Pelajaran dari Nabi, Kompromi Demi Stabilitas
Dalam perjanjian Hudaibiyah, Nabi Muhammad Shallallahu alaihi wasallam (Saw) rela tidak mencantumkan status kerasulannya dalam teks perjanjian demi “kompromi” dengan Orang Kafir Quraish Mekkah.
Setahun kemudian Rasulullah Saw kembali ke Mekkah dengan kemenangan yang dikenal “Futuh Makkah”. Perdamaian selalu diawali dengan kompromi.
Barangkali karena pengetahuan saya yang terbatas, saya merasakan situasi sekarang belum kondusif, terasa was-was. Masih ada rencana unjuk rasa disertai “ancaman bernada keras“, menjadi indikasi belum semua aspirasi yang terkait Omnibus Law tersalurkan.
Mereka yang mempunyai “kepentingan" biasanya akan ikut mendompleng.
Mengedepankan solusi hukum dengan premise “negara hukum” tidak salah, tetapi harap diingat tidak semua konflik politik bisa diselesaikan secara hukum.

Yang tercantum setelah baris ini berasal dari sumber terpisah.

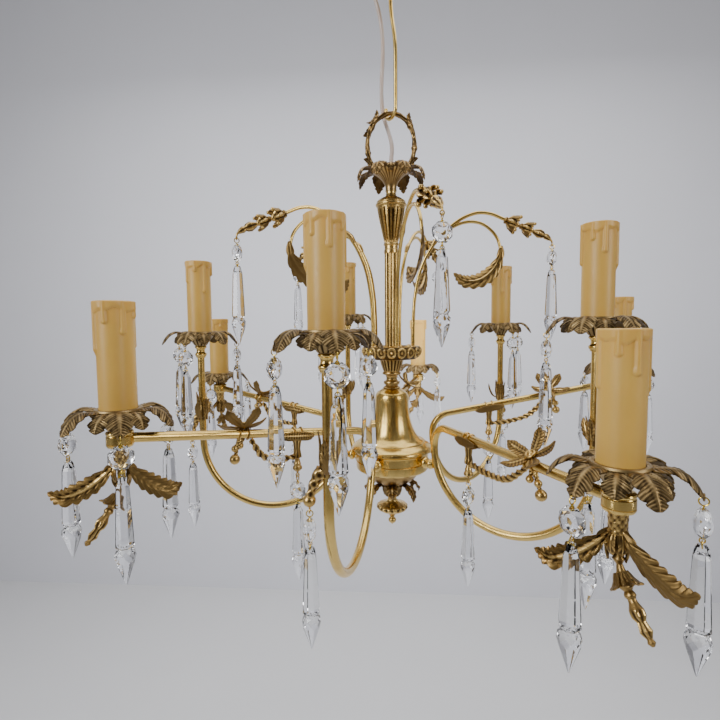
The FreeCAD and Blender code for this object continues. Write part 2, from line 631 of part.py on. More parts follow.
def lamps(arm_bars):
    pan = drip_pan()
    pans = []
    for kind in (True, False):
        for arm in ARMS:
            turned = pan.rotated(Vector(), UP, pan_turn(arm, kind))
            pans.append(turned.translated(lamp_place(arm, kind)))
    feature("drip_pans", Part.makeCompound(pans))

    gap, foot = size("nipple") + size("socket_gap"), size("cone_foot")
    sleeve_in, sleeve_out = size("sleeve_inner"), size("sleeve_outer")
    top, floor, wax = size("sleeve_top"), size("cup_floor"), size("wax_outer")
    sleeve = turned_shape([(sleeve_in, floor), (sleeve_out, floor), (sleeve_out, top - 24),
                           (wax, top - 12), (wax, top), (sleeve_in, top)])
    feature("candle_sleeves", Part.makeCompound(each_lamp(sleeve)))

    nipple, holder, rim = size("nipple"), size("holder_outer"), size("holder_top")
    mouth = size("holder_mouth")
    socket = turned_shape([(0, foot - 3), (nipple, foot - 3), (nipple, floor), (holder, floor),
                           (holder, rim), (mouth, rim), (mouth, rim - 32), (0, rim - 32)])
    feature("lamp_holders", Part.makeCompound(each_lamp(socket)))

    tube = size("arm_outer") + size("socket_gap")
    neck_foot = size("neck_foot")
    neck = turned_shape([(gap, foot), (5.9, foot), (6.3, foot - 1.5), (4.9, foot - 4), (4.9, foot - 7),
                         (6.3, foot - 9), (6.3, foot - 11.5), (5.3, neck_foot), (tube, neck_foot),
                         (tube, neck_foot + 5), (0, neck_foot + 5), (0, foot - 5), (gap, foot - 5)])
    outer, knuckle_foot = size("knuckle_outer"), size("knuckle_foot")
    knuckle = turned_shape([(gap, foot), (outer - 1, foot), (outer, foot - 1.5),
                            (outer, knuckle_foot + 3), (outer - 1, knuckle_foot),
                            (0, knuckle_foot), (0, foot - 5), (gap, foot - 5)])
    knuckles = [one_solid(k.cut(bar)) for k, bar in zip(each_lamp(knuckle, False), arm_bars)]
    feature("candle_ferrules", Part.makeCompound(each_lamp(neck, True) + knuckles))


# --- sprays --------------------------------------------------------------------------------------


def wire_spray():
    """One spray in the XZ plane, growing towards -Y: two arching wires, flowers and a leaf."""
    root, wire = size("spray_root"), size("spray_wire")

    def spot(r, z):
        return Vector(0, -r, lamp_height(z))

    outer, _ = rounded_path([spot(*p) for p in (
        (root, size("dish_top") - 9), (root, 20), (34, 66), (54, 102), (80, 123), (106, 126), (134, 111))])
    inner, _ = rounded_path([spot(*p) for p in (
        (50, 92), (72, 110), (95, 115), (114, 103), (124, 84), (123, 76))])
    tip = spot(size("spray_reach"), size("spray_tip"))
    flower = turned_shape([(0, -9), (3, -9), (7, -4), (8.5, 3), (4, 6), (0, 6)])
    bud = turned_shape([(0, -9), (3.2, -8), (5, -2), (3.6, 5), (1.8, 10), (0, 10)])
    way = (spot(176, 92) - spot(128, 112)).normalize()
    blade = leaf([spot(*p) for p in ((123, 80), (121, 66), (106, 50), (89, 45), (73, 55))],
                 [5, 14, 14, 11, 2], 4, Vector(1, 0.9, 0).normalize())
    parts = [
        round_sweep(outer, wire), round_sweep(inner, wire), blade,
        along(flower, spot(133, 111), way), along(flower, spot(149, 103.5), way),
        along(bud, spot(165, 96), way), cone(spot(128, 112), spot(172, 93), 2.2, 2.2),
        cone(spot(170, 94), tip + UP * 4, 2.4, 1.8), lug(tip, Vector(0, -1, 0)),
    ]
    return joined(parts, [lug_hole(tip, Vector(0, -1, 0))])


def sprays():
    one = wire_spray()
    feature("wire_sprays", Part.makeCompound([one.rotated(Vector(), UP, spray_angle(i)) for i in ARMS]))


def spray_angle(index):
    return size("spray_angle") + size("arm_pitch") * index


def spray_eye(index):
    return compass(spray_angle(index)) * size("spray_reach") + UP * lamp_height(size("spray_tip"))


# --- glass drops ---------------------------------------------------------------------------------


def glass_drop():
    """One drop about its eye: the link and its pin, the faceted bead, the lower pin and the spear.
    The link lies in the XZ plane, where the drop swings."""
    link, wire = size("link_radius"), size("link_wire")
    bead, thick = size("bead_radius"), size("bead_thick")
    flat = bead * math.cos(math.radians(22.5))
    bead_top = -2 * link - wire - 1.2
    ring = Part.makeTorus(link, wire, UP * -link, Vector(0, 1, 0))
    pin = Part.makeCylinder(wire, 1.4, UP * bead_top, UP)
    hanger = ring.fuse(pin).removeSplitter()
    rings = [(bead * 0.55, -thick / 2), (bead, -thick / 9), (bead, thick / 9), (bead * 0.55, thick / 2)]
    lens = Part.makeLoft([octagon(r, z) for r, z in rings], True, True)
    lens = lens.transformed(Placement(UP * (bead_top - flat), Rotation(UP, Vector(1, 0, 0))).toMatrix(), True)
    pin_top = bead_top - 2 * flat
    low_pin = Part.makeCylinder(wire, size("pin_length"), UP * (pin_top - size("pin_length")), UP)
    top, long, wide = pin_top - size("pin_length"), size("spear_length"), size("spear_radius")
    stations = [(0, 0.3), (0.05, 0.58), (0.1, 0.66), (0.64, 0.9), (0.67, 0.7), (0.71, 1), (0.76, 0.95), (1, 0.06)]
    spear = Part.makeLoft([octagon(wide * r, top - long * s) for s, r in stations], True, True)
    return Part.makeCompound([hanger.Solids[0], lens, low_pin, spear])


def drop_places():
    """Each swinging drop: its name, its eye and the compass angle that it swings along."""
    places = []
    for upper in (True, False):
        kind = "upper" if upper else "lower"
        for arm in ARMS:
            for i in range(3):
                angle = pan_turn(arm, upper) + 120 * i
                eye = lamp_place(arm, upper) + compass(angle) * size("drop_circle")
                places.append((f"{kind}_pan_{arm + 1}_drop_{i + 1}", eye - UP * size("drop_hole_below"), angle))
    for i in ARMS:
        places.append((f"spray_drop_{i + 1}", spray_eye(i), spray_angle(i)))
    for arm in ARMS:
        places.append((f"garland_drop_{arm + 1}", garland_eye(arm), garland_swing(arm)))
    return places


def hung(drop, eye, angle):
    """The drop with its X, the way that it swings, turned to a compass angle."""
    matrix = Matrix()
    matrix.rotateZ(math.radians(angle - 90))
    matrix.move(eye)
    return drop.transformed(matrix, True)


def drops():
    drop = glass_drop()
    for label, eye, angle in drop_places():
        feature(label, hung(drop, eye, angle))
    still = [hung(drop, bud_eye(arm), BUD_SIDE[arm]) for arm in ARMS]
    feature("tube_bud_drops", Part.makeCompound(still))


# --- the whole -----------------------------------------------------------------------------------


def check(obj):
    if "Invalid" in obj.State or "Error" in obj.State:
        raise RuntimeError(f"{obj.Label} failed: {obj.State}")


def main():
    ceiling_plate()
    supply_flex()
    suspension_ring()
    column()
    spray_dish()
    sprays()
    arm_bars = arm_tubes()
    hub(arm_bars)
    clipped = [piece(arm, arm_bars[arm]) for piece in (arm_garland, tube_bud) for arm in ARMS]
    feature("arm_garlands", Part.makeCompound(clipped))
    feature("leaf_pendants", Part.makeCompound([leaf_pendant(a) for a in ARMS]))
    lamps(arm_bars)
    drops()
    doc.recompute()
    for obj in doc.Objects:
        check(obj)
    for node in NODES:
        if node.Shape.isNull() or not node.Shape.isValid():
            raise RuntimeError(f"{node.Label} has no sound shape")
    os.makedirs("parts", exist_ok=True)
    for node in NODES:
        node.Shape.exportStep(f"parts/{node.Label}.step")
        print(f"{node.Label:24} solids {len(node.Shape.Solids):3} volume {node.Shape.Volume:12.1f}")
    print(len(NODES), "nodes")


main()
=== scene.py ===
import json
import math

import bmesh
import bpy
import numpy as np
from mathutils import Matrix, Vector


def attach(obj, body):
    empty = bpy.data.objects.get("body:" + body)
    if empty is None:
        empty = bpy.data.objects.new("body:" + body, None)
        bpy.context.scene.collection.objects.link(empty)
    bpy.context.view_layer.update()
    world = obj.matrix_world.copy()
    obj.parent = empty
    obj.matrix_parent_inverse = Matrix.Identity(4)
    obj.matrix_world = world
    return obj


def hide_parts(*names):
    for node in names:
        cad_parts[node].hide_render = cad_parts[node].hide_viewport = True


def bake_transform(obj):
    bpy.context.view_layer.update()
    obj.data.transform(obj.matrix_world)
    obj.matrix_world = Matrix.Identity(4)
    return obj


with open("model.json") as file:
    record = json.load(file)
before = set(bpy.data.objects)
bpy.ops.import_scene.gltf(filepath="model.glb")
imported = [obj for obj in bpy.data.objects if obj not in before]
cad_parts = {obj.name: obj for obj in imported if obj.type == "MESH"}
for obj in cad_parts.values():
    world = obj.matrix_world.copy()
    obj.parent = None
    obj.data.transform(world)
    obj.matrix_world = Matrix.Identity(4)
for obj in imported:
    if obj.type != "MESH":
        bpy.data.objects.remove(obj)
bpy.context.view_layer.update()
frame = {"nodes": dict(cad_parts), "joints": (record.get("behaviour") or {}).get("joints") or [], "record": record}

MM = 0.001
UP = np.array((0.0, 0.0, 1.0))
LAMP_PLANE = -400.0
ARMS = range(5)
HOLDER_MIDDLE = 51.0
ROOT_ANGLE, ARM_PITCH, ARM_ROOT = -21.0, 72.0, 60.0
ROOT_HEIGHT, ROOT_BEND, ARM_RADIUS = -112.0, 24.0, 4.0
ROD_BELOW_LAMP, ROD_END = 22.5, 6.5
NECK_TOP = -25.0
STAR_SHARE = (0.57, 0.65, 0.62, 0.62, 0.6)
CLIP_SHARE = (0.32, 0.22, 0.25, 0.27, 0.28)
BUD_SIDE = (-85, 100, 150, 240, 270)
PENDANT_SIDES = ((30, 178, 50), (-158, -34, -41), (90, -90, 60), (90, -90, 60), (90, -90, -60))
BUD_LEVEL = -110.0
# The supply flex's route in metres, from the column's top to the ceiling plate.
FLEX_ROUTE = [
    (0, 0, -0.232), (0, 0.0005, -0.216), (0.002, 0.0035, -0.198), (-0.003, 0.010, -0.178),
    (-0.010, 0.0145, -0.156), (-0.011, 0.014, -0.124), (-0.008, 0.012, -0.086), (-0.011, 0.012, -0.050),
    (-0.019, 0.012, -0.026), (-0.020, 0.0125, -0.006),
]
FLEX_DIAMETER = 0.0047
# The photograph's camera: its place in metres, its turns in degrees and its lens in mm.
CAMERA_PLACE = (0, -0.5435, -0.4045)
YAW, PITCH, ROLL = 3.93, -3.9, 0.49
SENSOR_WIDTH, LENS, SHIFT_Y = 36, 23.1, -0.002
SPRAY_START = 13.0
EYE_RADIUS, EYE_WIRE = 1.75, 0.6
WAX_PHASE = 0.4


def compass(degrees):
    """A flat direction, its angle counted from -Y towards +X."""
    angle = math.radians(degrees)
    return np.array((math.sin(angle), -math.cos(angle), 0.0))


def unit(vector):
    return vector / np.linalg.norm(vector)


# --- the frame's places ----------------------------------------------------------------------------


def lamp_places():
    """The pan level of every lamp, from the record's sockets, by kind and arm."""
    places = {}
    for mount in frame["record"]["mounts"]:
        words = mount["name"].split("_")
        if words[:2] == ["lamp", "socket"]:
            middle = np.array(mount["pos_m"]) / MM
            places[words[2], int(words[3]) - 1] = middle - UP * HOLDER_MIDDLE
    return places


def drop_places():
    """Every swinging drop's eye and the compass angle that it swings along."""
    places = {}
    for joint in frame["joints"]:
        if joint["name"].endswith("_link"):
            x, y, _ = joint["axis"]
            places[joint["child"]] = (np.array(joint["pos_m"]) / MM, math.degrees(math.atan2(-y, -x)))
    return places


LAMPS = lamp_places()
DROPS = drop_places()


def pan_turn(kind, arm):
    return DROPS[f"{kind}_pan_{arm + 1}_drop_1"][1]


def arm_route(arm, step=3.0):
    """The arm's centre line as close points, and the rod's inner and outer ends."""
    root = compass(ROOT_ANGLE + ARM_PITCH * arm) * ARM_ROOT
    knuckle = LAMPS["lower", arm] - UP * ROD_BELOW_LAMP
    flat = (knuckle - root) * (1, 1, 0)
    span = np.linalg.norm(flat)
    flat = unit(flat)
    level = LAMP_PLANE + ROOT_HEIGHT - ROOT_BEND
    slope = 0.0
    for _ in range(30):
        slope = math.atan2(knuckle[2] - level - ROOT_BEND * math.cos(slope),
                           span - ROOT_BEND + ROOT_BEND * math.sin(slope))
    centre = root + flat * ROOT_BEND + UP * level
    top = LAMPS["upper", arm] + UP * NECK_TOP
    turn = root + UP * level
    across = (top - turn) * (1, 1, 0)
    half = np.linalg.norm(across) / 2
    bend = np.linspace(math.pi / 2 + slope, math.pi, max(8, int(ROOT_BEND * 2 / step)))[:, None]
    bend = centre + ROOT_BEND * (flat * np.cos(bend) + UP * np.sin(bend))
    loop = np.linspace(math.pi, 2 * math.pi, int(half * math.pi / step))[:, None]
    loop = turn + across / 2 + half * (unit(across) * np.cos(loop) + UP * np.sin(loop))
    touch = bend[0]
    start = knuckle - unit(knuckle - touch) * ROD_END
    corners = np.vstack([start, bend, loop[1:], top])
    return dense(corners, step * 2), touch, start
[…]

Ketika “rasa keadilan terusik" hukum menjadi mandul. Semisal “ibu tua miskin mencuri tiga buah cocoa dihukum 3 bulan”. Masyarakat menjadi marah. Ada istilah “bener tetapi tidak pener” atau benar tetapi tidak patut secara etis karena tidak mencerminkan rasa keadilan sejati.
Kata para ahli “politik adalah konflik yang dilembagakan, perlu seni untuk saling berkompromi". Kompromi biasanya dimulai dari mereka yang berjiwa besar.